GIVEN ENTRIES ▸

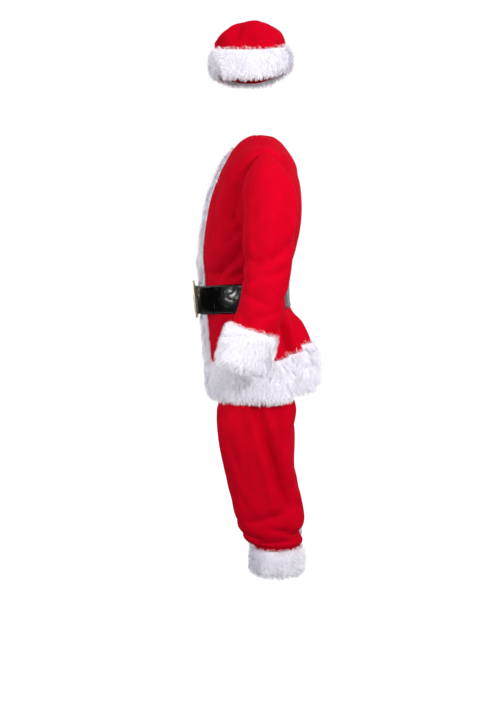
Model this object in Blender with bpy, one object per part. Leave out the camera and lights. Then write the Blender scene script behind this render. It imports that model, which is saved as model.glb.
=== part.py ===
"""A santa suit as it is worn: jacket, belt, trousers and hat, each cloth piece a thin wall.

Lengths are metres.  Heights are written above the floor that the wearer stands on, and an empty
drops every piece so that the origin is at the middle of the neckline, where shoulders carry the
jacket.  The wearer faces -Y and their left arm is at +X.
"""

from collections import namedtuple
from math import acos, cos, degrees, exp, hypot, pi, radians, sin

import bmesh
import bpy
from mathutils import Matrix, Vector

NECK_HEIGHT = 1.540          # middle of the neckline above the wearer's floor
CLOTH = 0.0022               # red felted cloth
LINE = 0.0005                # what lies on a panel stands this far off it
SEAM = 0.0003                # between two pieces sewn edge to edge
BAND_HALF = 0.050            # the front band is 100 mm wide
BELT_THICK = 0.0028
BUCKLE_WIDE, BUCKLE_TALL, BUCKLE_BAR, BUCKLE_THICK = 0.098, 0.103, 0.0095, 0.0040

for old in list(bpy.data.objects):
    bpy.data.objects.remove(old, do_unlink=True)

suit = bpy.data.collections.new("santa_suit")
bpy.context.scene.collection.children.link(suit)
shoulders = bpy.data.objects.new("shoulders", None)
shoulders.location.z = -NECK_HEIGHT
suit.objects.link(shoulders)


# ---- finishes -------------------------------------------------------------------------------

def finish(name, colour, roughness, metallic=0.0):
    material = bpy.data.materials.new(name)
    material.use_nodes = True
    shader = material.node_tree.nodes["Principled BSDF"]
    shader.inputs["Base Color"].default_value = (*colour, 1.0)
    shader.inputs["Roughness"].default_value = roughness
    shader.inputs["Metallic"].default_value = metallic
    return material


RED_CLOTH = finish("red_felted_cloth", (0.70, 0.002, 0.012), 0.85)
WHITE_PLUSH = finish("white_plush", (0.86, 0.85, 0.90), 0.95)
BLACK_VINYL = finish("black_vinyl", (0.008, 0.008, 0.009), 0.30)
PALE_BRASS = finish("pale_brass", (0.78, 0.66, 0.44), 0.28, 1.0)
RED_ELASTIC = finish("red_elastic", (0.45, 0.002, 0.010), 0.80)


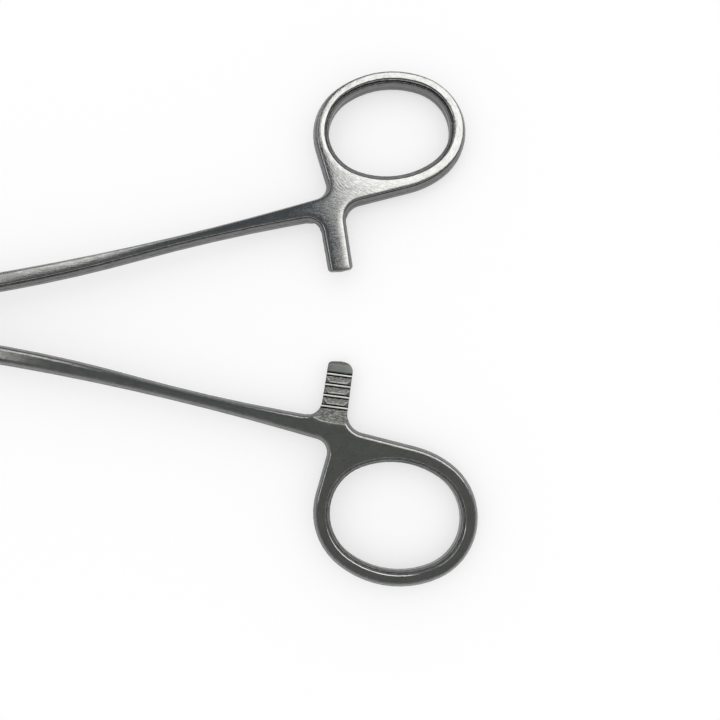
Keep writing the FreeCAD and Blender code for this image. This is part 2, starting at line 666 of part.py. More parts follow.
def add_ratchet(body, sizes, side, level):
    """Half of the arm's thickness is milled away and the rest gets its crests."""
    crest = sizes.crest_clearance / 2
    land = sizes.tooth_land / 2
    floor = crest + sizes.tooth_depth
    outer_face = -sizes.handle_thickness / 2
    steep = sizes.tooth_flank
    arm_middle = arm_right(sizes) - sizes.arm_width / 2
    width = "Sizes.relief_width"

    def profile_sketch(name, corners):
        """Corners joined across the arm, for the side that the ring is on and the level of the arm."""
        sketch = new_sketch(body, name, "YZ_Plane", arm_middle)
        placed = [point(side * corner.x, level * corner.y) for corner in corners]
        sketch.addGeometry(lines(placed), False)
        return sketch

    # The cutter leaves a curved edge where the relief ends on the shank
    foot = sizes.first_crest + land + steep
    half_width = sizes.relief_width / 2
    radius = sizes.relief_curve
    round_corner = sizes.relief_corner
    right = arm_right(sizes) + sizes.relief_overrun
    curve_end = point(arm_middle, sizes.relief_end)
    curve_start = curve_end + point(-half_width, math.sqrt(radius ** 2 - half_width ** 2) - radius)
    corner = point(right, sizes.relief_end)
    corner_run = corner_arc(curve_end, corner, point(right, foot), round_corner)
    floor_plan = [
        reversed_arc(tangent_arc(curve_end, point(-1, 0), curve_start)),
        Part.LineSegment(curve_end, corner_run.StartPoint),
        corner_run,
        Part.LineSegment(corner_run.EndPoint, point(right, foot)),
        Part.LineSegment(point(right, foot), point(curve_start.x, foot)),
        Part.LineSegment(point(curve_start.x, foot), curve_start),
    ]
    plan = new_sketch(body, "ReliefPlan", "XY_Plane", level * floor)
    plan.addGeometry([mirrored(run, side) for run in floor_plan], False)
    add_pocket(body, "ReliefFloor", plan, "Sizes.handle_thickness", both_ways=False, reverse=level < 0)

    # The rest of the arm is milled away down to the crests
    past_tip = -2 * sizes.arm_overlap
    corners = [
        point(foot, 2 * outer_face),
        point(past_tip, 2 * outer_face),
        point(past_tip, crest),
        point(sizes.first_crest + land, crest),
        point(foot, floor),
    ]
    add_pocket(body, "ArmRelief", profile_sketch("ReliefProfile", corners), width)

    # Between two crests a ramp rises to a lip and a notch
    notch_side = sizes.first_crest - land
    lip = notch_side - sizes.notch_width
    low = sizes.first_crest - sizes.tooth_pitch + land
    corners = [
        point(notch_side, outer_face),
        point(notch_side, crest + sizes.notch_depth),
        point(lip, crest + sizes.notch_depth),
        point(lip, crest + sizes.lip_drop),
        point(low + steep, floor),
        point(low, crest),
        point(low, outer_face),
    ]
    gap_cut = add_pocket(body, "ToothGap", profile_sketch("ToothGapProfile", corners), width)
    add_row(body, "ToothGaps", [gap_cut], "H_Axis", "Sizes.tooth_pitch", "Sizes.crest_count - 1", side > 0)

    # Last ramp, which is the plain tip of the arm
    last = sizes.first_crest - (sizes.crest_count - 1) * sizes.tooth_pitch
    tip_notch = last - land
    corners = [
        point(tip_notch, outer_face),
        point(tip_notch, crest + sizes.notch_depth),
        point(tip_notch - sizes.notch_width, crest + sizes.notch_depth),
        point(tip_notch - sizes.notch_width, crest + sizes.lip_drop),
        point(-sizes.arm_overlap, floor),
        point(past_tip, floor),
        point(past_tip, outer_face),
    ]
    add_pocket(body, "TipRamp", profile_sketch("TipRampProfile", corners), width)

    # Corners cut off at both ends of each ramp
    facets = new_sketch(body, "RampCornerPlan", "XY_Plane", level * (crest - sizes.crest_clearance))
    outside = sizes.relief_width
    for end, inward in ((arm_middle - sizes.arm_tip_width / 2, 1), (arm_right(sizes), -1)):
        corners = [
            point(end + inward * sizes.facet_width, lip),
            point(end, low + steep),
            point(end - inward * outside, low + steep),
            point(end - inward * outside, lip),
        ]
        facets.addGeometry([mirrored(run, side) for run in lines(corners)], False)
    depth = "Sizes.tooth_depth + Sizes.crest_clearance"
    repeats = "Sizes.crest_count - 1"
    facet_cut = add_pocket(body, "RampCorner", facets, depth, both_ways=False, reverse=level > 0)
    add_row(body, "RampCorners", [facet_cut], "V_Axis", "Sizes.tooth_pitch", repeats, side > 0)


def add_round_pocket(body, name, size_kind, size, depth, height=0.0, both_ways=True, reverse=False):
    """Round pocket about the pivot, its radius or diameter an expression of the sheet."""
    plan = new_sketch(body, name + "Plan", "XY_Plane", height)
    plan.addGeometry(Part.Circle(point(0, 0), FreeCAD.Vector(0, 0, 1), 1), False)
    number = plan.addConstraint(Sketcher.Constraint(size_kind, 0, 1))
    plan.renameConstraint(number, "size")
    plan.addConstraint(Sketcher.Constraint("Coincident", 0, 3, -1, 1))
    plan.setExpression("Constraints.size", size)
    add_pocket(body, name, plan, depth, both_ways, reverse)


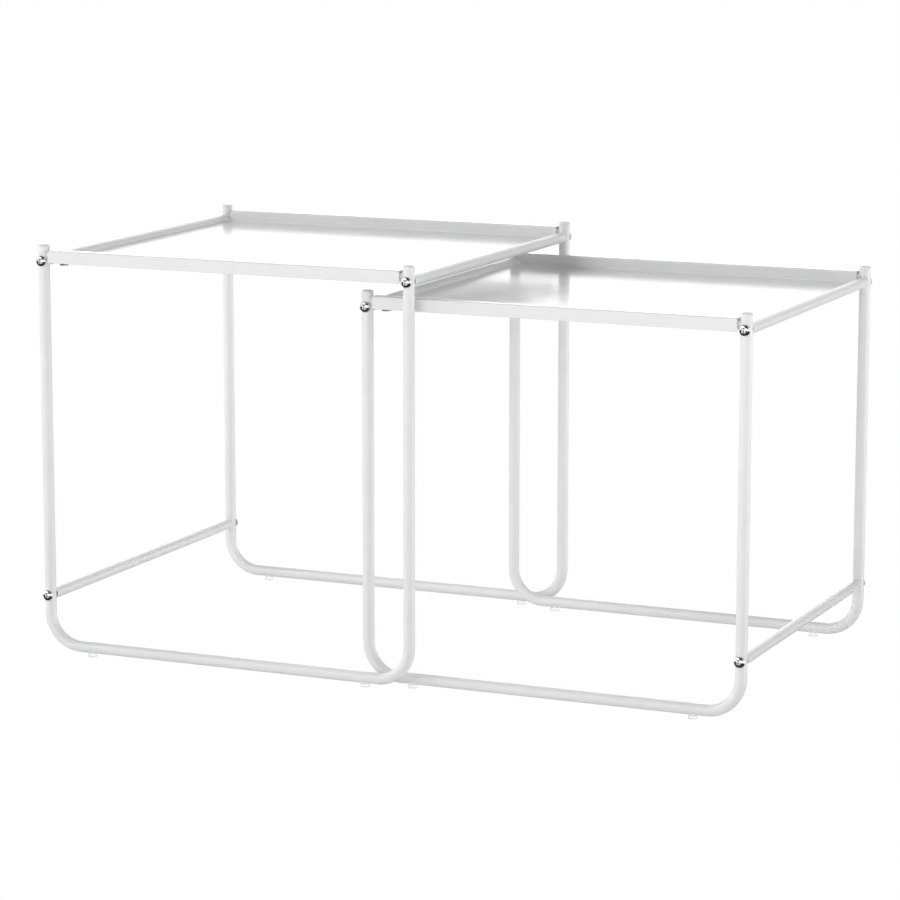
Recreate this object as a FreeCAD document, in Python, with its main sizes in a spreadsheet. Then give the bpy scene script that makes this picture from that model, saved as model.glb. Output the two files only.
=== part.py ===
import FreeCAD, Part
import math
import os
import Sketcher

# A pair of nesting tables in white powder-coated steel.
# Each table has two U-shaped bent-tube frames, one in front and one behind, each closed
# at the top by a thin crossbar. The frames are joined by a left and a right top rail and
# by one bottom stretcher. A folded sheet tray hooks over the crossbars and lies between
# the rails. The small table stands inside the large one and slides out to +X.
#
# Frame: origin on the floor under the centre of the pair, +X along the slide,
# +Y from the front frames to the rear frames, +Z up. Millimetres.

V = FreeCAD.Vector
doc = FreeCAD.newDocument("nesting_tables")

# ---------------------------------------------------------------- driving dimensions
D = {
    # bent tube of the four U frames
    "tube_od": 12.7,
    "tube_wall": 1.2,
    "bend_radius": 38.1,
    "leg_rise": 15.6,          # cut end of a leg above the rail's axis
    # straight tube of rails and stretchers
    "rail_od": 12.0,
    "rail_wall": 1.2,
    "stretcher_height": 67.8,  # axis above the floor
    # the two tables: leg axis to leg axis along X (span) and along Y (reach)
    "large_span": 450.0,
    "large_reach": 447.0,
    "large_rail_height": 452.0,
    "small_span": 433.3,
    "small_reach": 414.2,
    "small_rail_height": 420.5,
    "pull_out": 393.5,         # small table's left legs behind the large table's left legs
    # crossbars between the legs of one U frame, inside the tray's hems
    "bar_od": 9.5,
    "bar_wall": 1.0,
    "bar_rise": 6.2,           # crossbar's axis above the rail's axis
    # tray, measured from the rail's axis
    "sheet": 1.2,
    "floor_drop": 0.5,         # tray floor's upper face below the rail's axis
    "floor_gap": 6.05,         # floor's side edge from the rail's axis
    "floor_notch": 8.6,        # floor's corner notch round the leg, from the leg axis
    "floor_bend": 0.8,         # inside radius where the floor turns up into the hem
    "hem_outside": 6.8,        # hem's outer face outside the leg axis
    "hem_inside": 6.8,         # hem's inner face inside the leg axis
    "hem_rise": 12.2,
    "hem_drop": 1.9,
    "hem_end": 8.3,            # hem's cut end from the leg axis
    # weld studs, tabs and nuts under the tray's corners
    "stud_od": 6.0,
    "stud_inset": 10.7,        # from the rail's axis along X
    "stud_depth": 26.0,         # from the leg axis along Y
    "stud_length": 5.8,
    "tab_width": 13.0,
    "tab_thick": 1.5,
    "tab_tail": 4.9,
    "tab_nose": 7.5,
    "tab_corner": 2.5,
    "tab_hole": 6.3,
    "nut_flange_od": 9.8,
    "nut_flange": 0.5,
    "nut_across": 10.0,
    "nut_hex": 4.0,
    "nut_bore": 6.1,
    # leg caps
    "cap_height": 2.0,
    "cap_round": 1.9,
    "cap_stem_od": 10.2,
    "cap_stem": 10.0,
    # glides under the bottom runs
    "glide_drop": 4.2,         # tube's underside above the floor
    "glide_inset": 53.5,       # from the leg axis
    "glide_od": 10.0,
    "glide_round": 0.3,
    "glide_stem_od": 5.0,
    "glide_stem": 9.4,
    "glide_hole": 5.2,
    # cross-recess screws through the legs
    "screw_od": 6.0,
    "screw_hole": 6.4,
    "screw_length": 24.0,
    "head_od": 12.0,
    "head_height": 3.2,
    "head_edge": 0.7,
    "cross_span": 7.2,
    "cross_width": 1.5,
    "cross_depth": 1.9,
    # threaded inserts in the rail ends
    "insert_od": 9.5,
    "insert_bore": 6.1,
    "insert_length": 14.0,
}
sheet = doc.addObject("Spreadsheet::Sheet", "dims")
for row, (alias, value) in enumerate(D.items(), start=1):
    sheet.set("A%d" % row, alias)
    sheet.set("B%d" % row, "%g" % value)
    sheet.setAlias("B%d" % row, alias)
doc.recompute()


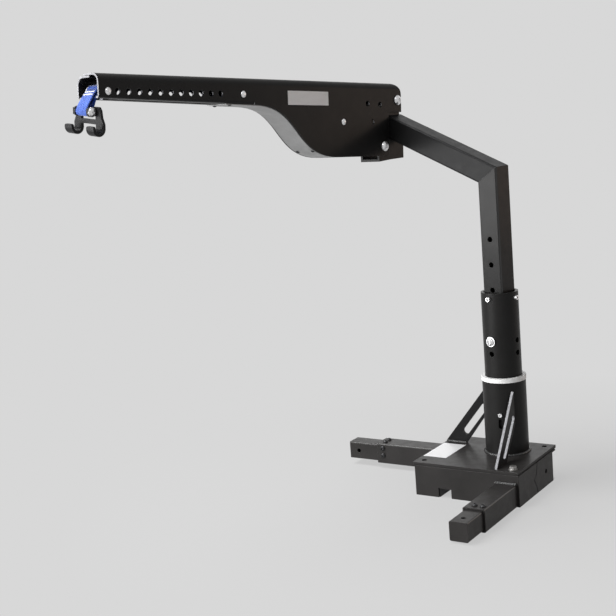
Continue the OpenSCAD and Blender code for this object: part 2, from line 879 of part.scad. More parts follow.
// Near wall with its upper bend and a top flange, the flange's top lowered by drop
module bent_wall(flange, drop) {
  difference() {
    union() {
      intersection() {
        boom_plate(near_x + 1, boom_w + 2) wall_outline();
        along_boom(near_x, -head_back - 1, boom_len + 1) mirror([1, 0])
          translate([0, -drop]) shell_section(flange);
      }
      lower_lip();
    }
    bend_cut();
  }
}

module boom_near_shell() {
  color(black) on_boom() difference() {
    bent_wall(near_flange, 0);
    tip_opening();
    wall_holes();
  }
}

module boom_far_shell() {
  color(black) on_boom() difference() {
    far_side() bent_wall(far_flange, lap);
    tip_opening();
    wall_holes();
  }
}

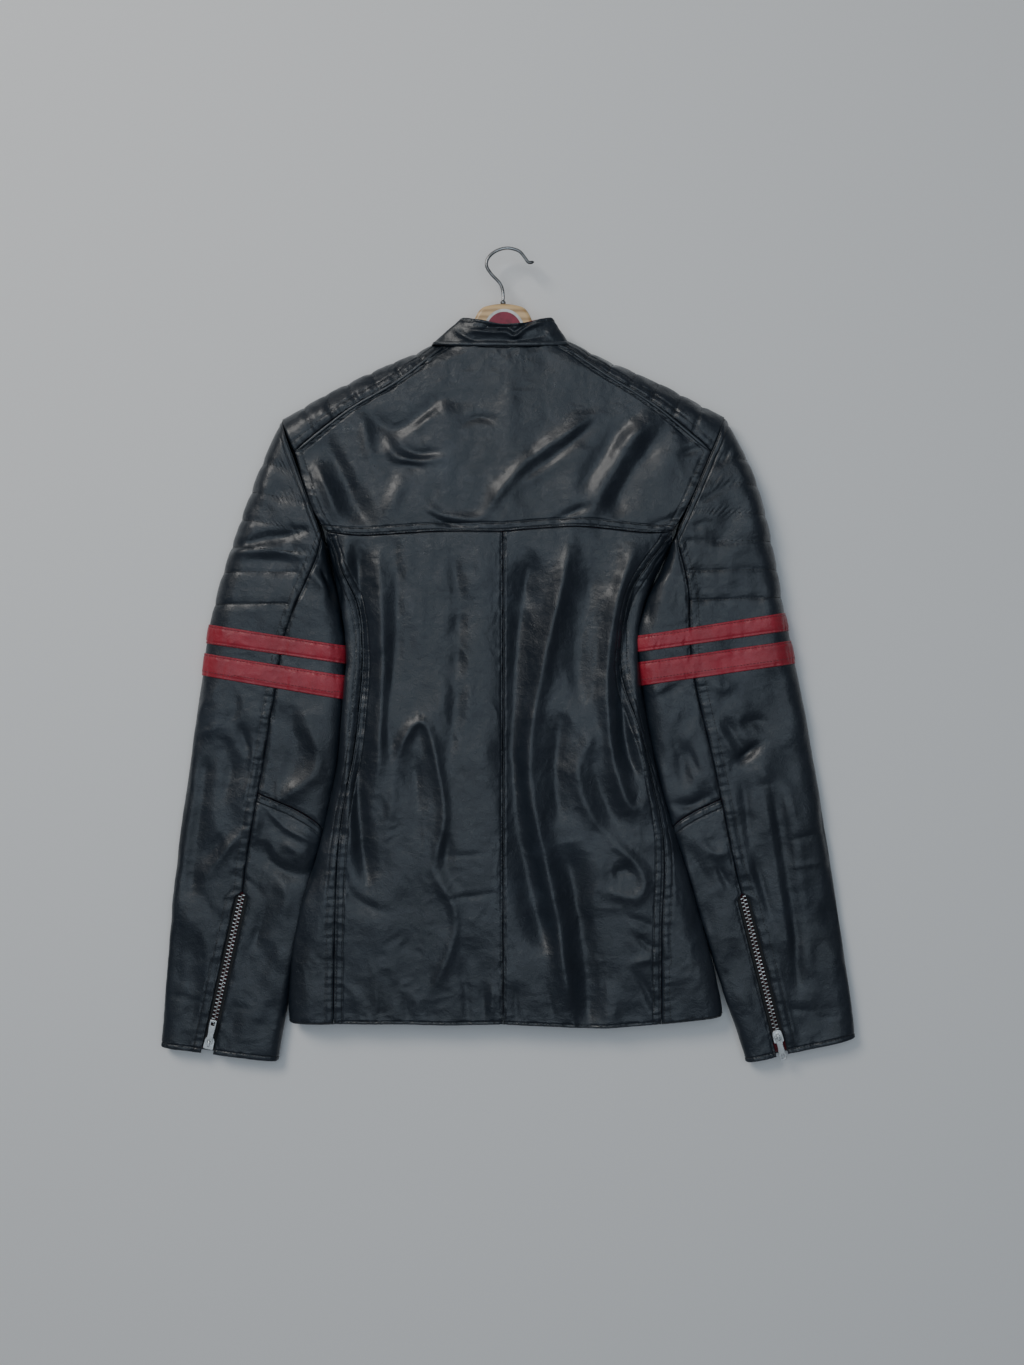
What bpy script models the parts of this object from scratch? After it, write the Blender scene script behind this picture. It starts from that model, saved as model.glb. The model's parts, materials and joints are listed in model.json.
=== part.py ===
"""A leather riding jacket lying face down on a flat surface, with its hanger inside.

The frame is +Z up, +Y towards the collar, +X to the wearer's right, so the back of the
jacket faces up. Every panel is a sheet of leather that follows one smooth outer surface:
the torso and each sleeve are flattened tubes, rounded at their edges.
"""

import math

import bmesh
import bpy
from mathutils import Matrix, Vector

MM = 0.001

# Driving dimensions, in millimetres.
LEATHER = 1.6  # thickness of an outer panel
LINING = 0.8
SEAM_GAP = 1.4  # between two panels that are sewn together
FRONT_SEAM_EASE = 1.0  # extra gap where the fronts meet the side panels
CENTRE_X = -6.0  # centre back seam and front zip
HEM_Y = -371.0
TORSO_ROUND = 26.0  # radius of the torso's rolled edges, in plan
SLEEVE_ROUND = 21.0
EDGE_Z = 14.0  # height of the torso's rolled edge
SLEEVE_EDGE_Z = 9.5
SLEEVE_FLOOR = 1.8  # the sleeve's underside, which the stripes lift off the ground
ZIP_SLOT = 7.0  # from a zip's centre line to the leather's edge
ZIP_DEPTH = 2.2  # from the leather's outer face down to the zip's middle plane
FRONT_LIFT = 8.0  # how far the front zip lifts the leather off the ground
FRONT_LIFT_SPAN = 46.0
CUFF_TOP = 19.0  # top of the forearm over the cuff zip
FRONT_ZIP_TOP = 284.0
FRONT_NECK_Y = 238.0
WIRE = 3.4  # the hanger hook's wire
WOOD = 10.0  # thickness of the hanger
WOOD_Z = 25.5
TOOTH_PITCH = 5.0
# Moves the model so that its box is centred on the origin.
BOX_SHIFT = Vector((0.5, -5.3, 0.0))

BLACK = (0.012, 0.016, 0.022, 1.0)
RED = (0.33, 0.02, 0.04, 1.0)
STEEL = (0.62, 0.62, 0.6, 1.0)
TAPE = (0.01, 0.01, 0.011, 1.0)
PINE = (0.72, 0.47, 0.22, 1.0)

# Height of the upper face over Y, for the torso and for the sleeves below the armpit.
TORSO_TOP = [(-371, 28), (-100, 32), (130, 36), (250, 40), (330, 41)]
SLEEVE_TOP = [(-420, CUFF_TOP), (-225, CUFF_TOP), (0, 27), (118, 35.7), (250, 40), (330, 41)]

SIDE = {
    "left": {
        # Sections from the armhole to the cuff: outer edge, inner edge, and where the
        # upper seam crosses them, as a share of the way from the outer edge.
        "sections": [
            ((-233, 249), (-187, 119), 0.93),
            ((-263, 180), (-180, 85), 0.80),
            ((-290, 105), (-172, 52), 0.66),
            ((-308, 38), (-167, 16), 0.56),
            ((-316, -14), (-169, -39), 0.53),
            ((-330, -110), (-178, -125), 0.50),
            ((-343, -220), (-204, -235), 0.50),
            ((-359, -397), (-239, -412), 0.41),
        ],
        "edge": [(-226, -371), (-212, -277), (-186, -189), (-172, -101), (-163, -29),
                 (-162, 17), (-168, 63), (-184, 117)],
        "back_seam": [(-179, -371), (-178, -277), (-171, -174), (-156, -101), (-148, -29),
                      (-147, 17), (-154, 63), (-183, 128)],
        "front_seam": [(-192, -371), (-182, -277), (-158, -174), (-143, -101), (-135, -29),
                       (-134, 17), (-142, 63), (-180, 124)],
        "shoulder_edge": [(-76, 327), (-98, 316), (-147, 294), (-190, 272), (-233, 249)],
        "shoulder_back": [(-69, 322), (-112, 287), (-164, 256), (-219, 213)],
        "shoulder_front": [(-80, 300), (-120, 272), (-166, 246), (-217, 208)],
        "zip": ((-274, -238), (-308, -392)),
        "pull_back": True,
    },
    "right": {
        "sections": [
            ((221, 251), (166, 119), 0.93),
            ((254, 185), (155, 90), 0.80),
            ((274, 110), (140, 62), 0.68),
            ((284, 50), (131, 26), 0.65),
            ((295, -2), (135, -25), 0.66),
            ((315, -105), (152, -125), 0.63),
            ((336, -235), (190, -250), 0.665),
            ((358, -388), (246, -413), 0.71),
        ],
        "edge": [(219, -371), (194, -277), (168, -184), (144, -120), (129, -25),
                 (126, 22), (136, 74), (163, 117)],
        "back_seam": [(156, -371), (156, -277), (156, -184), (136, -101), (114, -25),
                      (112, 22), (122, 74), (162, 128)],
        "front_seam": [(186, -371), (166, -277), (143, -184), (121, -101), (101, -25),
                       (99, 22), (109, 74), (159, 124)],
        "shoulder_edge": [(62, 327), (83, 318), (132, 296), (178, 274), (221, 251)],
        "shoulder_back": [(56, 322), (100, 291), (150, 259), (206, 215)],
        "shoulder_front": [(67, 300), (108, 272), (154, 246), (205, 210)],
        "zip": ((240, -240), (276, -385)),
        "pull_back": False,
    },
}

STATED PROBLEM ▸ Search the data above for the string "behind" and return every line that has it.

THE COMPLETED TASK ▸
Model this object in Blender with bpy, one object per part. Leave out the camera and lights. Then write the Blender scene script behind this render. It imports that model, which is saved as model.glb.
# Each table has two U-shaped bent-tube frames, one in front and one behind, each closed
    "pull_out": 393.5,         # small table's left legs behind the large table's left legs
What bpy script models the parts of this object from scratch? After it, write the Blender scene script behind this picture. It starts from that model, saved as model.glb. The model's parts, materials and joints are listed in model.json.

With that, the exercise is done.